Volunteer Protection Act of 1997
- Long title: An Act to provide certain protections to volunteers, nonprofit organizations, and governmental entities in lawsuits based on the activities of volunteers.
- Enacted by: the 105th United States Congress

Citations
- Public law: Pub. L. 105-19
- Statutes at Large: 111 Stat. 218

Legislative history
- Introduced in the Senate as S. 543 by Paul Coverdell on April 9, 1997; Signed into law by President Bill Clinton on June 18, 1997;

= Volunteer Protection Act =

The federal Volunteer Protection Act of 1997 (the VPA or the Act) aims to promote volunteerism by limiting, and in many cases completely eliminating, a volunteer's risk of tort liability when acting for nonprofit organizations or government entities.

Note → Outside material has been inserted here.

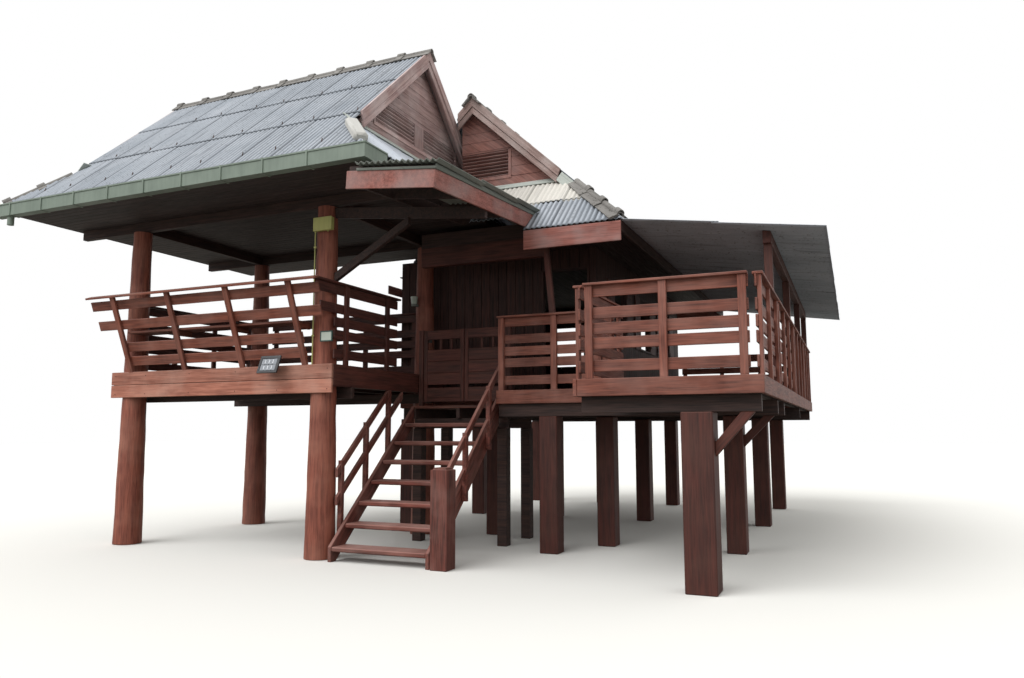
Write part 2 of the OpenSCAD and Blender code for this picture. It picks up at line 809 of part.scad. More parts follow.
// Leaf of the gate from 0 to leaf_w along X: two stiles, boards below and a slotted band above
module gate_leaf() {
    s = gate_stile;
    inner = leaf_w - 2 * s;
    board_in = 6;
    board_out = gate_t - 6;
    foot_rail = 62;
    low_board = 219;
    slot = 46;
    band = 299;
    top_rail = 142;
    for (x = [0, leaf_w - s])
        block(x, x + s, 0, gate_t, 0, gate_h);
    block(s, leaf_w - s, 0, gate_t, 0, foot_rail);
    block(s, leaf_w - s, board_in, board_out, foot_rail, low_board);
    block(s, leaf_w - s, board_in, board_out, low_board + slot, gate_h - band);
    block(s, leaf_w - s, 0, gate_t, gate_h - top_rail, gate_h);
    for (share = [0.4, 0.72]) {
        x = s + inner * share;
        block(x - 18, x + 18, board_in, board_out, gate_h - band, gate_h - top_rail);
    }
}

// Left leaf with two hinge straps on its back
module gate_left_leaf() {
    color(wood) translate([leaf_x0, gate_y, gate_z]) gate_leaf();
    color(iron) for (z = hinge_z)
        block(leaf_x0 + 10, leaf_x0 + 120, gate_y + gate_t, gate_y + gate_t + 6, z + 15, z + 65);
}

// Right leaf, the mirror image of the left one
module gate_right_leaf() {
    color(wood) translate([leaf_x1, gate_y, gate_z]) mirror([1, 0, 0]) gate_leaf();
    color(iron) for (z = hinge_z)
        block(leaf_x1 - 120, leaf_x1 - 10, gate_y + gate_t, gate_y + gate_t + 6, z + 15, z + 65);
}

// Plane of the stair roof: rises to the back and falls to the right
module on_stair_roof() {
    translate([lean_x, lean_y, lean_z]) rotate([lean_rise, 0, 0]) rotate([0, lean_fall, 0]) children();
}
lean_run = (lean_x_right - lean_x) / cos(lean_fall);
lean_depth = (behind_lean_y + 300 - lean_y) / cos(lean_rise);
lean_board_t = 32;

// Space under the house's front skirt roof, kept clear by the stair roof
module skirt_space() {
    y_a = he_y0 - fascia_t - gap;
    y_b = behind_lean_y - gap;
    y_c = he_y0 + 1500;
    up = house_eave_z + gap - house_tan * he_y0;
    top_a = up + house_tan * y_a;
    top_b = up + house_tan * y_b;
    top_c = up + house_tan * y_c;
    along_x(skirt_x - gap, he_x1, [[y_a, 0], [y_a, top_a], [y_c, top_c], [y_c, 0]]);
    along_x(he_x0, skirt_x - gap, [[y_b, 0], [y_b, top_b], [y_c, top_c], [y_c, 0]]);
}

// Corrugated sheets of the stair roof, from beside the pavilion's eave to the house's skirt
module stair_roof() {
    start = (pe_x1 + fascia_t + 20 - lean_x) / cos(lean_fall);
    color(sheet) difference() {
        on_stair_roof() block(start, lean_run + 65, -45, lean_depth, lean_batten, lean_batten + lean_t);
        skirt_space();
    }
}

module stair_roof_edge_boards() {
    t = lean_board_t;
    color(wood) difference() {
        on_stair_roof() {
            block(0, lean_run, 0, t, -lean_board_h, 0);
            block(lean_run - t, lean_run, t, lean_depth, -lean_board_h, 0);
        }
        skirt_space();
    }
}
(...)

The act states that “No volunteer of a nonprofit organization or governmental entity shall be liable for harm caused by an act or omission of the volunteer on behalf of the organization or entity if the volunteer was acting within its scope of the volunteer’s responsibilities in the nonprofit organization or governmental entity at the time of the act or omission.”

==Introduction==
People who volunteer to assist nonprofit organizations or government agencies or programs run the risk that their actions, while well-intentioned, may cause harm to another. If those actions are deemed negligent, the volunteer may face civil liability for damages caused by the negligent conduct.